Localism is under fire in broadcast TV, too, with affiliates’ hackles raised by networks releasing prime-time shows over the internet.

Jack Perry blogged about a meeting with a “major dot-com player” who crossed a line with him by calling network affiliates “irrelevant.” Affiliates are taken for granted, Perry writes. “The model still works.”

But how long can such a model persist when it exists primarily for historical reasons? The Ozymandias pose won’t work anymore.

The great big draft telecom bill released by Senate Commerce this week comes with a big bloviating name, the Communications, Consumer’s Choice, and Broadband Deployment Act of 2006 (that’s its SHORT TITLE, actually). But in its pages what you will find are many amendments to the Communications Act of 1934, called into being by FDR and modified several times since, which established what is now the FCC. Airwaves being a scarce commodity, it made sense to establish a structure that would provide radio, and eventually television, service to the entire nation. And though it wouldn’t have to happen this way, the U.S. broadcasting system was designed to favor localism. We have reaped many benefits from it, too, especially during the years when local stations took seriously their obligation to inform local communities.

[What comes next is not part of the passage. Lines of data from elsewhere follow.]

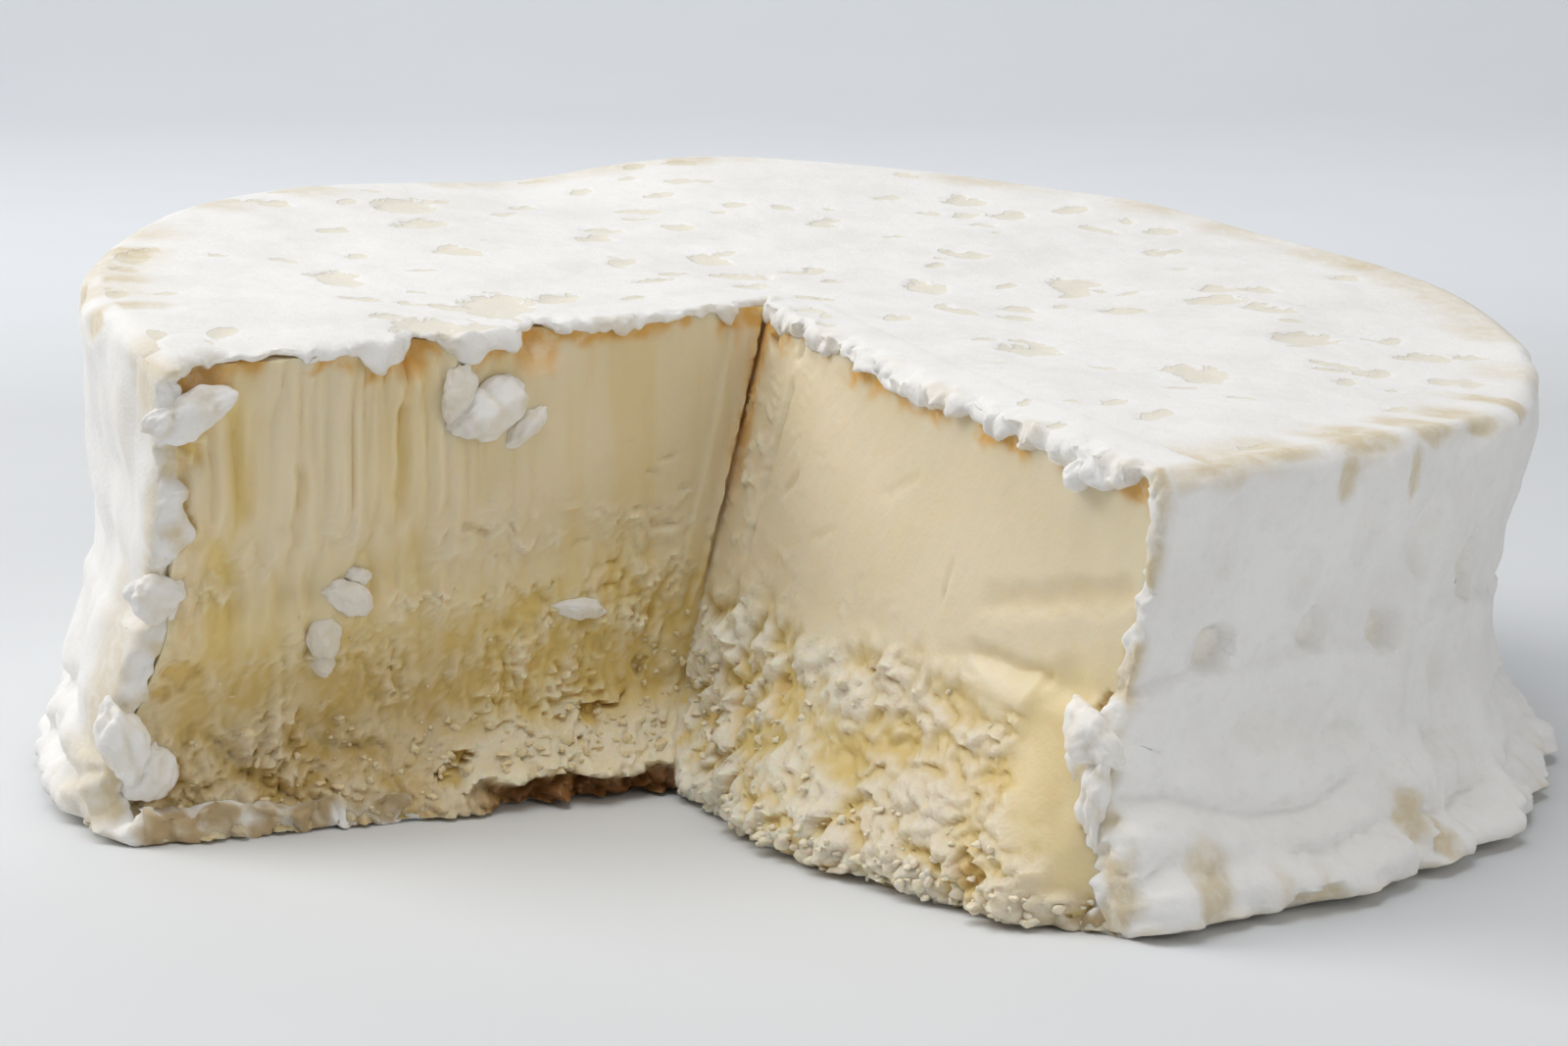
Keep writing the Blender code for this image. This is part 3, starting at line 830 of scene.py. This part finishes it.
def lip_size(cut, stretch, share, place):
    """Overhang, drape, how much of a top and a foot edge it is, how far it stands back, how knobbly."""
    rag = ripple(place.x, place.y, place.z, 1.9)
    if stretch == "top":
        drape = along(DRAPE[cut.name], share)
        if cut is RIGHT:
            drape += 0.9 * ripple(place.x, place.y, 0.0, 3.2) + 0.8 * rag
            return Vector((0.55 + 0.12 * drape + 0.25 * rag, max(drape, 0.7), 1.0, 0.0, 0.0, 1.0))
        drape += 1.1 * rag
        return Vector((0.22 + 0.20 * drape + 0.3 * rag, max(drape, 0.4), 1.0, 0.0, notch_depth(share), 0.35))
    if stretch == "side":
        if cut is RIGHT:
            drape = 1.5 + 0.6 * rag + 2.4 * ease(17.0, 14.5, place.z)
            return Vector((0.40 + 0.3 * rag, drape, 0.0, 0.0, 0.0, 0.4))
        ragged = ripple(place.x, place.y, place.z, 5.0)
        drape = max(1.9 + 1.5 * ragged + 1.1 * rag, 1.6)
        return Vector((0.35 + 0.8 * ragged + 0.5 * rag, drape, 0.0, 0.0, 0.0, 0.5))
    back = 2.6 * ease(0.50, 0.30, share) if cut is LEFT else 0.0
    thick = 1.1 * ease(0.35, 0.6, share) if cut is LEFT else 0.2
    thick += 1.6 * ripple(place.x, place.y, 4.0, 3.6)
    return Vector((0.10 + 0.5 * rag, 1.1 + thick + 1.2 * rag, 0.0, 1.0, back, 1.0))


def averaged(values, half_window):
    """Moving average of vectors round a closed loop."""
    count = len(values)
    total = values[0] * 0.0
    for offset in range(-half_window, half_window + 1):
        total = total + values[offset % count]
    smooth = []
    for index in range(count):
        smooth.append(total / (2 * half_window + 1))
        total = total + values[(index + half_window + 1) % count] - values[(index - half_window) % count]
    return smooth


def lip_section(overhang, drape):
    """Outline of the lip as (outward, up, how far under): from inside the cheese round the nose and back."""
    return (
        (-7.0, -0.9, 0.0), (-5.8, -0.35, 0.0), (-4.9, -0.08, 0.0), (-4.2, 0.06, 0.0), (-3.4, 0.11, 0.0),
        (-2.3, 0.12, 0.0), (-1.1, 0.13, 0.0), (-0.5, 0.13, 0.0), (0.0, 0.10, 0.0),
        (0.45 * overhang, -0.02 * drape, 0.0), (0.78 * overhang, -0.12 * drape, 0.0),
        (0.96 * overhang, -0.28 * drape, 0.1), (1.04 * overhang, -0.46 * drape, 0.2),
        (1.05 * overhang, -0.64 * drape, 0.3), (0.98 * overhang, -0.80 * drape, 0.5),
        (0.80 * overhang, -0.93 * drape, 0.8), (0.50 * overhang, -1.0 * drape, 1.0),
        (0.05, -0.98 * drape, 1.0), (-0.6, -0.86 * drape, 1.0), (-1.4, -0.8 * drape - 0.3, 1.0),
        (-3.6, -2.2, 1.0),
    )


def rind_gap(place):
    """How far the smooth rind stands above a point and outside it, and its angle and rim there."""
    share = max(place.z, 0.0) / CENTRE_HEIGHT
    x = place.x - TOP_SHIFT[0] * share
    y = place.y - TOP_SHIFT[1] * share
    angle = math.degrees(math.atan2(y, x)) % 360.0
    angle -= 360.0 if angle > 270.0 else 0.0
    rim = rim_height(angle)
    side = side_point(angle, max(place.z, 0.0), rim)
    crown = top_height(place.x, place.y)
    crown += (rim - crown) * min(math.hypot(x, y) / (RIM_RADIUS - RIM_ROUNDING), 1.0) ** 12
    above = crown - place.z
    return above, math.hypot(side.x, side.y) - math.hypot(place.x, place.y), angle, rim


def lip_ring(place, outward, up, size):
    """One ring of the lip: its section, roughened by lumps, with how tan each point is."""
    overhang, drape, is_top, is_foot, back, knobs = size
    is_side = max(1.0 - is_top - is_foot, 0.0)
    ring = []
    for out, over, under in lip_section(max(overhang, 0.15), max(drape, 0.4)):
        nose = ease(-1.0, 0.3, out)
        spot = place + outward * (out - back)
        hold = ease(0.6, -0.8, out)
        bare, worn = -1.0, 0.0
        if hold > 0.0:
            spot_above, spot_beside, angle, rim = rind_gap(spot)
            fine, bare = top_detail(spot.x, spot.y)
            reach, worn = side_detail(angle, spot.z, rim)
            spot += Vector((0.0, 0.0, hold * is_top * (spot_above + fine * ease(0.0, 1.5, spot_beside))))
            radial = Vector((spot.x, spot.y, 0.0)).normalized()
            spot += radial * hold * is_side * (spot_beside + reach)
            bare = bare if is_top > 0.5 else -1.0
            worn *= hold * is_side
        spot += up * (over - 0.16 * is_foot)
        lumps = 0.45 * clump(spot.x, spot.y, spot.z, 2.4) + 0.35 * clump(spot.x, spot.y, spot.z, 1.1)
        spot += outward * nose * knobs * (lumps - 0.32)
        crumble = noise.noise_vector(spot / 1.7) * (0.35 + 0.25 * knobs)
        spot += (crumble + noise.noise_vector(spot / 0.7) * 0.2) * nose
        blotch = ripple(spot.x, spot.y, spot.z, 3.0)
        tan = max(0.8 * under * ease(-0.3, 0.3, blotch), nose * is_side * ease(-0.35, 0.2, blotch),
                  nose * is_foot * ease(-0.6, 0.1, blotch + 0.5 * ripple(spot.z, spot.x, spot.y, 1.5)))
        spot.z = max(spot.z, 0.02)
        tan = max(tan, 0.35 * nose * is_top * ease(-0.1, 0.4, blotch))
        # Darker brown along the foot: partly the rind's own colour, partly painted shade at the foot
        foot_brown_and_shade = is_foot * ease(-0.25, 0.25, blotch + 0.6 * ripple(spot.x, spot.z, spot.y, 1.2))
        ring.append((spot, (bare - nose, max(tan, worn), foot_brown_and_shade)))
    return ring + ring[:1]


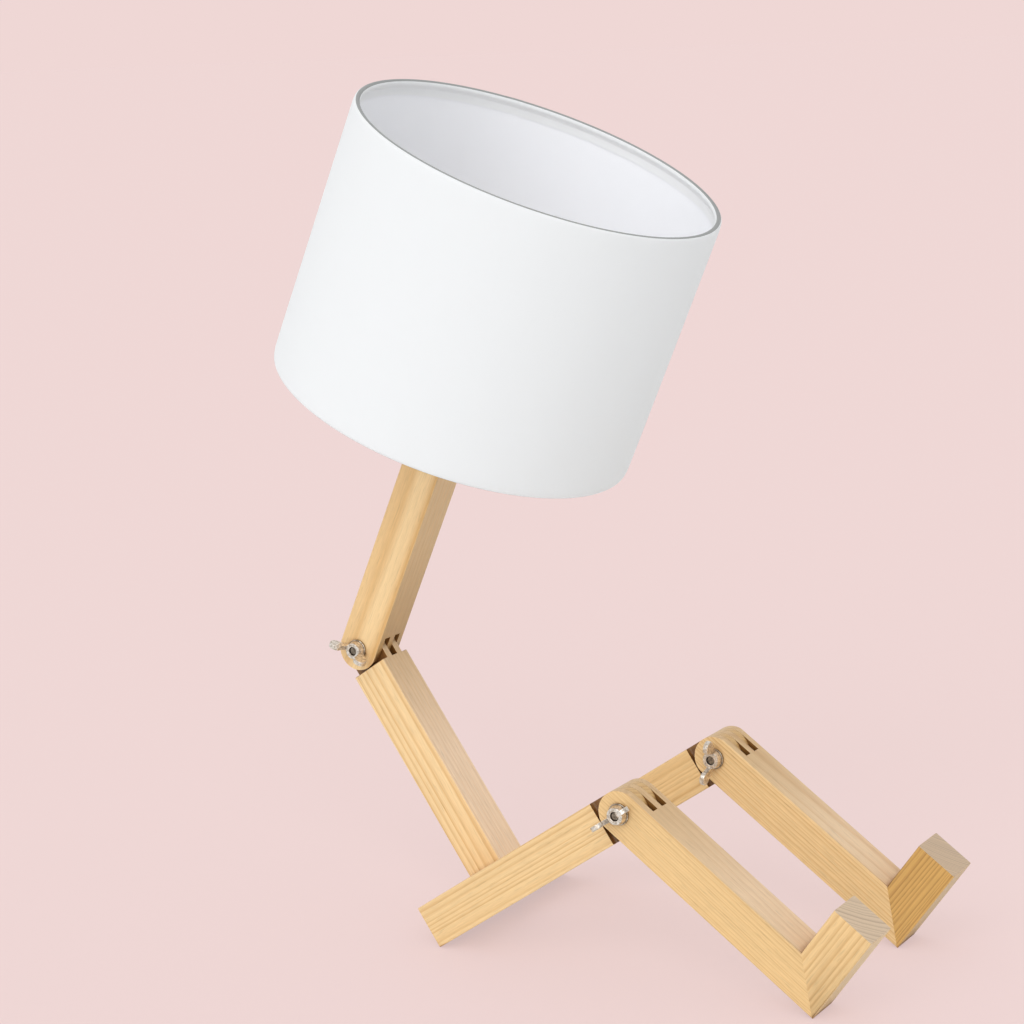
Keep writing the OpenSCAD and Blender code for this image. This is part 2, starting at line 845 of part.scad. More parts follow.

But when programming can be distributed over not only cable and satellite, but IP networks, and billions are spent laying fiber, where is the scarcity? (That doesn’t rule out oligopolistic tendencies, granted—especially without effective net neutrality protections.) The over-air TV audience is down to about 15 percent. Big marketing and packaging apparatuses will always exist. But you no longer need a TV transmitter to provide local video content. You no longer need a TV to watch it.

Local TV has already begun the process of its unraveling. There will long be a place for it—hell, Western Union didn’t stop sending telegrams until this year. But I think we can no longer imagine that this isn’t happening.